▶ _Problem requirements_
Exactly reproduce the lines that follow.

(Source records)
────────

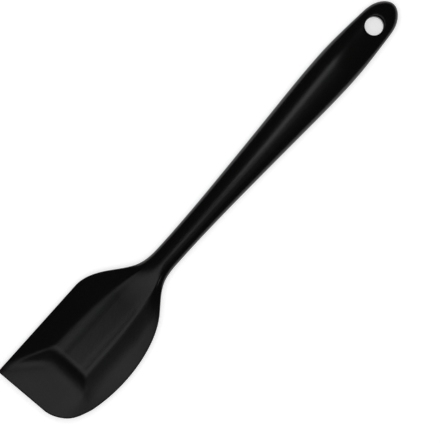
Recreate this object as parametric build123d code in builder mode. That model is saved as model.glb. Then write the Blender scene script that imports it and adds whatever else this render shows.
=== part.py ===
from build123d import *
from math import cos, pi, radians, sin
import os

os.makedirs("parts", exist_ok=True)

# Seamless silicone spatula.
# The origin is the centre of the hang hole, halfway through the handle.
# +X runs along the handle to the tip of the blade, and +Z comes out of the face.
# The straight scraping edge is on the -Y side and the curved one on the +Y side.

# Whole tool
overall_length = 280.0
end_to_hole = 15.6
nose_flat_width = 1.6
nose_flat_thickness = 1.0
hole_radius = 4.8
bore_length = 5.8
hole_rim_round = 2.4

# Handle: widths and thicknesses, and where they lie along the axis
hole_width = 19.3
hole_thickness = 9.6
belly_width = 22.74
belly_thickness = 13.6
belly_from_hole = 29.0
grip_width = 20.1
grip_thickness = 12.8
grip_from_hole = 65.4
waist_width = 16.4
waist_thickness = 11.0
waist_from_hole = 101.8
neck_width = 13.06
neck_thickness = 8.8
neck_from_hole = 156.5

# Blade: the plan outline
straight_reach = 25.5
curved_reach = 27.3
straight_shoulder_length = 47.5
curved_shoulder_length = 67.6
lip_thickness = 1.2
tip_corner_radius = 1.8
tip_curve_length = 19.4
tip_curve_reach = 24.8
tip_edge_reach = 6.0
tip_slant = 0.9

# Blade: the raised centre panel, its bank and the thin wings
panel_thickness = 6.1
panel_end_thickness = 5.4
panel_from_neck = 18.5
panel_root_run = 20.0
panel_root_width = 12.6
panel_straight_ridge = 11.6
panel_straight_end_ridge = 13.2
panel_curved_ridge = 9.4
panel_curved_end_ridge = 10.0
bank_width = 5.6
bank_foot_thickness = 3.2
tip_hollow_length = 29.1
tip_bank_run = 5.6
tip_hollow_thickness = 3.2
tip_hollow_turn = 9.5
hip_to_corner = 4.4
corner_overlap = 0.1

# Inside: nylon core and steel strip
skin = 1.8
hole_lining = 1.4
core_from_hole = 128.0
key_hole_radius = 1.4
key_hole_pitch = 11.0
key_hole_offset = 6.4
key_hole_start = 17.0
key_hole_count = 4
strip_thickness = 1.5
tang_width = 8.0
tang_from_hole = 10.0
tongue_width = 15.0
strip_to_panel_end = 5.0
tang_hole_radius = 1.5
tang_hole_pitch = 22.0
tang_hole_start = 24.0
tang_hole_count = 5
tongue_hole_radius = 2.4
tongue_hole_pitch = 16.0
tongue_hole_count = 3

overrun = 2.0

# Shapes of the curves, as shares of the sizes that they follow
nose_plan_shares = (0.643, 0.767)
nose_side_shares = (0.78, 0.74)
root_shares = (0.33, 0.083)
straight_middle_shares = (0.657, 0.642)
curved_middle_shares = (0.4615, 0.576)
curved_top_shares = (0.692, 0.885)
neck_fall_share = 0.03
drop_share = 0.60
drop_height_share = 0.60
root_height_share = 0.25
blend_shares = (0.30, 1.50)
profile_shares = (0.0, 0.10, 0.20, 0.305, 0.395, 0.485, 0.575, 0.675, 0.74, 0.87, 1.0)
wing_shares = (1 / 3, 2 / 3)
bank_share = 0.35
lip_inset_share = 0.45
tongue_start_share = 0.10
tongue_flare_share = 0.20
lip_start_angle = 8.0
tip_curve_shares = (
    (0.16, 0.479),
    (0.297, 0.654),
    (0.438, 0.766),
    (0.719, 0.904),
    (1.0, 1.0),
    (1.35, 1.115),
)
even_pace = (1.0, 1.0)
search_steps = 40
quarter_turn = 90.0
nose_stations = 6
belly_stations = 4
handle_stations = 7
shoulder_stations = 13
blade_stations = 5

tip = overall_length - end_to_hole
straight_shoulder_end = neck_from_hole + straight_shoulder_length
curved_widest = neck_from_hole + curved_shoulder_length
panel_start = neck_from_hole + panel_from_neck
panel_end = tip - tip_hollow_length
past_tip = tip + overrun
lip_half = lip_thickness / 2
neck_half = neck_width / 2
straight_rise = straight_reach - neck_half
curved_rise = curved_reach - neck_half
neck_drop = (neck_thickness - panel_thickness) / 2
curve_start = tip - tip_curve_length
curve_slope = 2 * (curved_reach - tip_curve_reach) / (curve_start - curved_widest)


def handle_curve(at_end, at_hole, at_belly, at_grip, at_waist, at_neck, nose_shares, neck_fall):
    """Draws half of the handle's outline, from the round end to the neck, where it falls as told."""
    Spline(
        (-end_to_hole, at_end),
        (-end_to_hole * nose_shares[0], at_hole * nose_shares[1]),
        (0, at_hole),
        (belly_from_hole, at_belly),
        tangents=[(0, 1), (1, 0)],
        tangent_scalars=even_pace,
    )
    Spline(
        (belly_from_hole, at_belly),
        (grip_from_hole, at_grip),
        (waist_from_hole, at_waist),
        (neck_from_hole, at_neck),
        tangents=[(1, 0), (1, -neck_fall)],
        tangent_scalars=even_pace,
    )


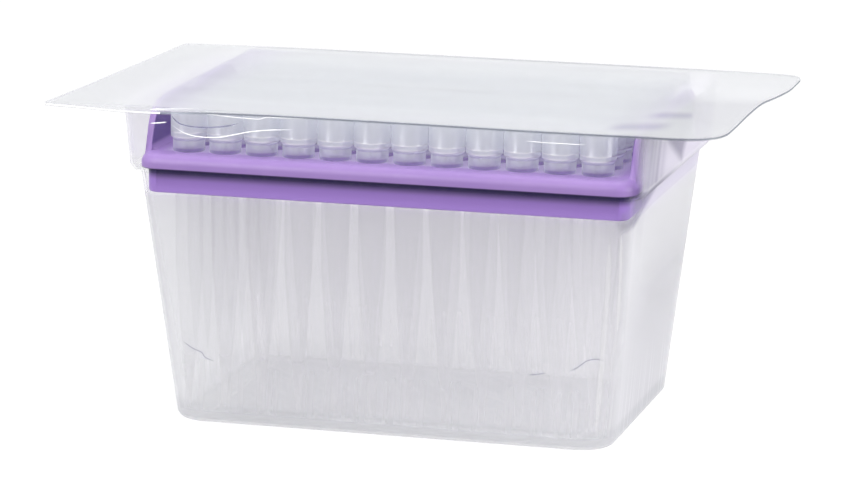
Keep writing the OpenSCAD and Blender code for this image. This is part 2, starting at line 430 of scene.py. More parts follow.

────────

▶ _Task response_
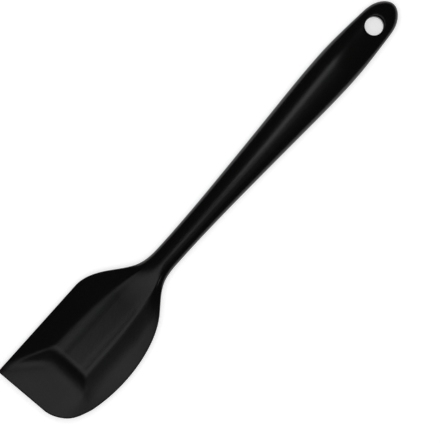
Recreate this object as parametric build123d code in builder mode. That model is saved as model.glb. Then write the Blender scene script that imports it and adds whatever else this render shows.
=== part.py ===
from build123d import *
from math import cos, pi, radians, sin
import os

os.makedirs("parts", exist_ok=True)

# Seamless silicone spatula.
# The origin is the centre of the hang hole, halfway through the handle.
# +X runs along the handle to the tip of the blade, and +Z comes out of the face.
# The straight scraping edge is on the -Y side and the curved one on the +Y side.

# Whole tool
overall_length = 280.0
end_to_hole = 15.6
nose_flat_width = 1.6
nose_flat_thickness = 1.0
hole_radius = 4.8
bore_length = 5.8
hole_rim_round = 2.4

# Handle: widths and thicknesses, and where they lie along the axis
hole_width = 19.3
hole_thickness = 9.6
belly_width = 22.74
belly_thickness = 13.6
belly_from_hole = 29.0
grip_width = 20.1
grip_thickness = 12.8
grip_from_hole = 65.4
waist_width = 16.4
waist_thickness = 11.0
waist_from_hole = 101.8
neck_width = 13.06
neck_thickness = 8.8
neck_from_hole = 156.5

# Blade: the plan outline
straight_reach = 25.5
curved_reach = 27.3
straight_shoulder_length = 47.5
curved_shoulder_length = 67.6
lip_thickness = 1.2
tip_corner_radius = 1.8
tip_curve_length = 19.4
tip_curve_reach = 24.8
tip_edge_reach = 6.0
tip_slant = 0.9

# Blade: the raised centre panel, its bank and the thin wings
panel_thickness = 6.1
panel_end_thickness = 5.4
panel_from_neck = 18.5
panel_root_run = 20.0
panel_root_width = 12.6
panel_straight_ridge = 11.6
panel_straight_end_ridge = 13.2
panel_curved_ridge = 9.4
panel_curved_end_ridge = 10.0
bank_width = 5.6
bank_foot_thickness = 3.2
tip_hollow_length = 29.1
tip_bank_run = 5.6
tip_hollow_thickness = 3.2
tip_hollow_turn = 9.5
hip_to_corner = 4.4
corner_overlap = 0.1

# Inside: nylon core and steel strip
skin = 1.8
hole_lining = 1.4
core_from_hole = 128.0
key_hole_radius = 1.4
key_hole_pitch = 11.0
key_hole_offset = 6.4
key_hole_start = 17.0
key_hole_count = 4
strip_thickness = 1.5
tang_width = 8.0
tang_from_hole = 10.0
tongue_width = 15.0
strip_to_panel_end = 5.0
tang_hole_radius = 1.5
tang_hole_pitch = 22.0
tang_hole_start = 24.0
tang_hole_count = 5
tongue_hole_radius = 2.4
tongue_hole_pitch = 16.0
tongue_hole_count = 3

overrun = 2.0

# Shapes of the curves, as shares of the sizes that they follow
nose_plan_shares = (0.643, 0.767)
nose_side_shares = (0.78, 0.74)
root_shares = (0.33, 0.083)
straight_middle_shares = (0.657, 0.642)
curved_middle_shares = (0.4615, 0.576)
curved_top_shares = (0.692, 0.885)
neck_fall_share = 0.03
drop_share = 0.60
drop_height_share = 0.60
root_height_share = 0.25
blend_shares = (0.30, 1.50)
profile_shares = (0.0, 0.10, 0.20, 0.305, 0.395, 0.485, 0.575, 0.675, 0.74, 0.87, 1.0)
wing_shares = (1 / 3, 2 / 3)
bank_share = 0.35
lip_inset_share = 0.45
tongue_start_share = 0.10
tongue_flare_share = 0.20
lip_start_angle = 8.0
tip_curve_shares = (
    (0.16, 0.479),
    (0.297, 0.654),
    (0.438, 0.766),
    (0.719, 0.904),
    (1.0, 1.0),
    (1.35, 1.115),
)
even_pace = (1.0, 1.0)
search_steps = 40
quarter_turn = 90.0
nose_stations = 6
belly_stations = 4
handle_stations = 7
shoulder_stations = 13
blade_stations = 5

tip = overall_length - end_to_hole
straight_shoulder_end = neck_from_hole + straight_shoulder_length
curved_widest = neck_from_hole + curved_shoulder_length
panel_start = neck_from_hole + panel_from_neck
panel_end = tip - tip_hollow_length
past_tip = tip + overrun
lip_half = lip_thickness / 2
neck_half = neck_width / 2
straight_rise = straight_reach - neck_half
curved_rise = curved_reach - neck_half
neck_drop = (neck_thickness - panel_thickness) / 2
curve_start = tip - tip_curve_length
curve_slope = 2 * (curved_reach - tip_curve_reach) / (curve_start - curved_widest)


def handle_curve(at_end, at_hole, at_belly, at_grip, at_waist, at_neck, nose_shares, neck_fall):
    """Draws half of the handle's outline, from the round end to the neck, where it falls as told."""
    Spline(
        (-end_to_hole, at_end),
        (-end_to_hole * nose_shares[0], at_hole * nose_shares[1]),
        (0, at_hole),
        (belly_from_hole, at_belly),
        tangents=[(0, 1), (1, 0)],
        tangent_scalars=even_pace,
    )
    Spline(
        (belly_from_hole, at_belly),
        (grip_from_hole, at_grip),
        (waist_from_hole, at_waist),
        (neck_from_hole, at_neck),
        tangents=[(1, 0), (1, -neck_fall)],
        tangent_scalars=even_pace,
    )


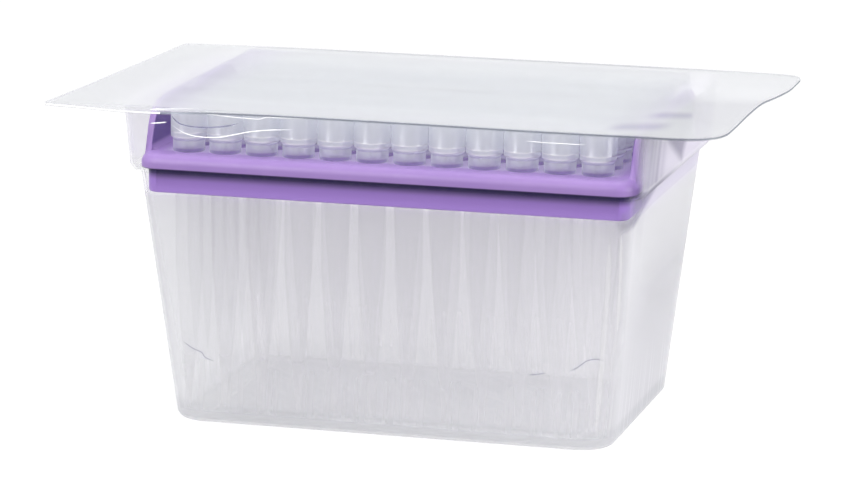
Keep writing the OpenSCAD and Blender code for this image. This is part 2, starting at line 430 of scene.py. More parts follow.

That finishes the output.